Hunter does well going to sleep at night and then will return to sleep after his 11pm and 2am feedings. However, he doesn't want to sleep by himself after the 5am feeding. He is still sleepy, but wants company. He wants to be held and cuddled and then he'll sleep for another 2-3 hours. Every morning Jared or I would hand him off to Grandma or Pop and then go to sleep for another 3 hours. The first morning, I handed off Hunter at 6am and slept until 10am. Four hours of uninterrupted sleep was the longest I'd had since Hunter's birth. Those extra hours plus naps meant that I started to feel alive again.
Jared gave Hunter his bottle at 12pm last night so I slept from 9:30pm-3am. It was still an early morning, but at least I'd had some hours to help me get started.

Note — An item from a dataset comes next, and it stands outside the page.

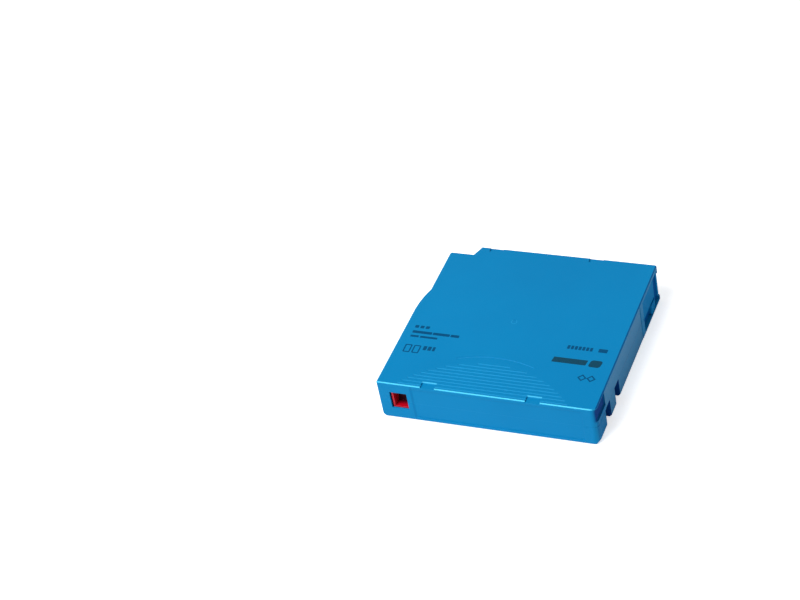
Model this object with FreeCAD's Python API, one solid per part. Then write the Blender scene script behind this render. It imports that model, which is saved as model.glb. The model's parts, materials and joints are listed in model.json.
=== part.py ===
"""Half-inch single-reel data tape cartridge, lying flat with its printed face up.

Frame: origin under the middle of the case, on the surface it lies on.
+X runs along the label face, +Y from the label face to the face that enters a drive, +Z up.
All sizes are in millimetres.
"""
import FreeCAD, Part
import math
import os

V = FreeCAD.Vector
UP = V(0, 0, 1)
os.makedirs("parts", exist_ok=True)

# ---------------------------------------------------------------- case
case_width = 105.4
case_depth = 102.0
case_height = 21.5
side_wall = 1.5
floor_thickness = 2.0
roof_thickness = 2.0
parting_height = 10.5
corner_radius = 1.0
front_right_radius = 3.0
inner_corner_radius = 1.0
top_bevel = 0.5
bottom_bevel = 0.6
side_bottom_bevel = 1.3
end_bottom_bevel = 2.2
seam_bevel = 0.15
running_gap = 0.3

# the corner that is cut back, so that the case enters a drive one way only
guide_inset = 2.7
guide_depth = 6.2
guide_length = 14.7
guide_slant = 2.4
guide_corner_radius = 1.2

# ---------------------------------------------------------------- reel
reel_y = 0.0
reel_end_gap = 1.0
reel_side_gap = 0.6
reel_roof_gap = 1.51
door_bay = 6.3
lower_flange_thickness = 1.3
upper_flange_thickness = 1.2
tape_side_play = 0.12
tape_rim_gap = 1.65
hub_radius = 22.0
hub_bore_radius = 19.6
web_thickness = 2.8
reel_floor_gap = 0.6
reel_rest_height = 0.4
reel_rest_width = 2.0
window_radius = 18.0
rim_bevel = 0.3
spigot_wall = 1.2
spigot_depth = 1.0

# ---------------------------------------------------------------- toothed rings
tooth_count = 60
drive_ring_inner = 14.0
drive_ring_outer = 17.5
drive_ring_drop = 1.0
drive_tooth_height = 1.0
tooth_root_width = 1.1
tooth_tip_width = 0.35
tooth_end_margin = 0.25
brake_ring_inner = 17.3
brake_ring_outer = 19.1
brake_tooth_height = 1.1
brake_tooth_root_width = 1.25
mesh_end_gap = 0.2
tooth_tuck = 0.3

# ---------------------------------------------------------------- steel ring under the reel
plate_inner_radius = 5.0
plate_thickness = 0.9
plate_rim_gap = 0.4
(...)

Hunter is napping right now. It's one of the first times since his birth that I've been either home or awake during his long daytime nap. I've been tornadoing through the house making soup, bread, having lunch, doing laundry, dishes, writing thank you notes, taking out the trash, going through mail, and doing bills. It's the harsh reality of returning home from vacation that the chores are still waiting and the bills still need to be paid.
I felt my confidence drop a bit as we returned home. I think it's just still overwhelming to have a child. Parenting a helpless infant is often a guessing game based on intuition, hard work, commitment, and love. I think it's often lonely too. Hunter is adorable (see above), but he doesn't talk or interact all that much yet. His cries tell me what he needs me to know, but I'm not always great at interpreting his cues. I liked being at Grandma and Pop's because there are always people around. I'm not great at being in my own house for long periods of time. I also liked being at Grandma and Pop's because my mind slowed down. I didn't have anything to tornado. There wasn't a to-do list in my head. There wasn't any list at all.
My wish today is to find balance. Balance in getting out and about and resting at home. Balance in getting chores done and simply being with my baby. Balance in exercising and enjoying good food and allowing my body to find its way back to itself. Balance in spending time with friends, Jared, Hunter, family, and Scout. Balance in seeking a schedule and allowing for flexibility. Balance in allowing my mind to be fast and to be slow. Balance in planning and being right where I am right now.

1 comment:
I know I've heard alot of moms say these things, so if there's comfort in knowing you're not alone...take that! You will grow into this new experience and find your center again. I know it!